I wonder if my contemporaries would have a similar reaction to The Pawnbroker because of personal knowledge of someone like Lilly. That would be a way to insert oneself into the story. Many people know of Elie Wiesel, of course, but it is not the same thing. He is a public figure and his persona conveys strong compassion for the human condition. His is not the right image to hold as one watches The Pawnbroker. How many knew a survivor of the concentration camps who was never in the limelight, one who was permanently damaged by the experience?
If I'm typical of my contemporaries who have had such encounters, these memories are buried deep in the subconscious and not readily revived. Lilly's voice came first, then my crying. It took much longer, not till this morning, before I was able to retrieve her name. Now I wonder if the memories should have stayed buried. I have no way to meaningfully connect them to the present and I'm not going to try to do so here, because I think it would come off as quite artificial. How much of the rest of our childhood that was unpleasant do we remember as adults?
The film, too, has at its center the issue whether memories should be repressed. In the Pawnbroker these are memories of the atrocities in the concentration camp. Presumably, repression of the memories allows the witness to get on with the rest of his life. Yet holding the memories close, so the person is always in touch with what was near and dear to him, may be the only way for the person to preserve his own humanity. Sol Nazerman, the character in the title role, has opted for repression of the memories. He has placed himself in a personal purgatory for his two great sins, as he explains during the film. The first is that he did nothing to stop the atrocities he witnessed, because there was nothing that he could have done. His Nazi captors prevented that. The second, and worst than the first, is that he did not die in the concentration camp. He can't seem to forgive himself for that. Rod Steiger, who plays Nazerman, does an excellent job of conveying the harshness as nihilism that is a consequence of these repressed memories. The harshness comes out not as a little boy would see him but as other adults who encounter Nazerman do.
This nihilism allows Nazerman to be non-caring about his customers at the pawn shop and about other people he interacts with, and allows him to not question the unethical business relationship he is in - serving to launder money from prostitution and the rackets. Near the end of the film he has a realization, I hesitate to call it an awakening, where the memories return in force and he has become a witness to the atrocities. He is then able to transfer those memories to his then present circumstance. He starts to realize that the callous way he has treated his customers at the pawn shop is somewhat akin to how the guards treated him at the concentration camp. He starts to make amends.

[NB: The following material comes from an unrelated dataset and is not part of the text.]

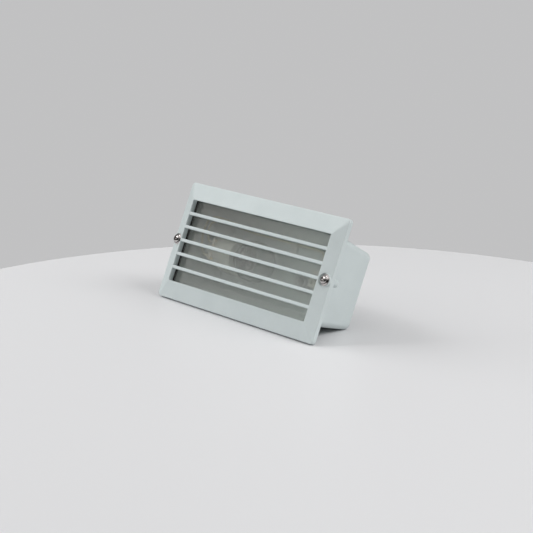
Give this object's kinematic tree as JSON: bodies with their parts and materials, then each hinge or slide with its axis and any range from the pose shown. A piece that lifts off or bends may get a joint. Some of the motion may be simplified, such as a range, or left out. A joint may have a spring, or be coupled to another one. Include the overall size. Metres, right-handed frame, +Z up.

But it is too late. The film is a tragedy and ends with Nazerman literally having blood on his hands. A robbery, orchestrated by his employee at the pawn shop, goes badly and the employee is fatally shot. The employee arranged the robbery out of a grudge against Nazerman, who told him to his face that he was nothing. That message was devastating. It demanded vengeance. It was a message Nazerman sent before the memories began to haunt him.
This telling of the story abstracts from much of the film. A more complete and more traditional review should be read to get a fuller sense of the story and its setting. Pawn shops don't exist in nice middle class neighborhoods. They're signposts of poverty. In this case the setting was East Harlem in the 1960s. Pawn shops are exemplars of old style predatory lending. And in this case the borrowers were for the most part people of color while the lender was Jewish.
That puts into motion its own dynamic and other viewers might elevate that part of the film as an equal part of the story. Perhaps that's they way I thought of the film when I saw it the first time around. But this time it was simply backdrop, contributing to the irony of Nazerman's predicament.
It is a compelling, if haunting, story.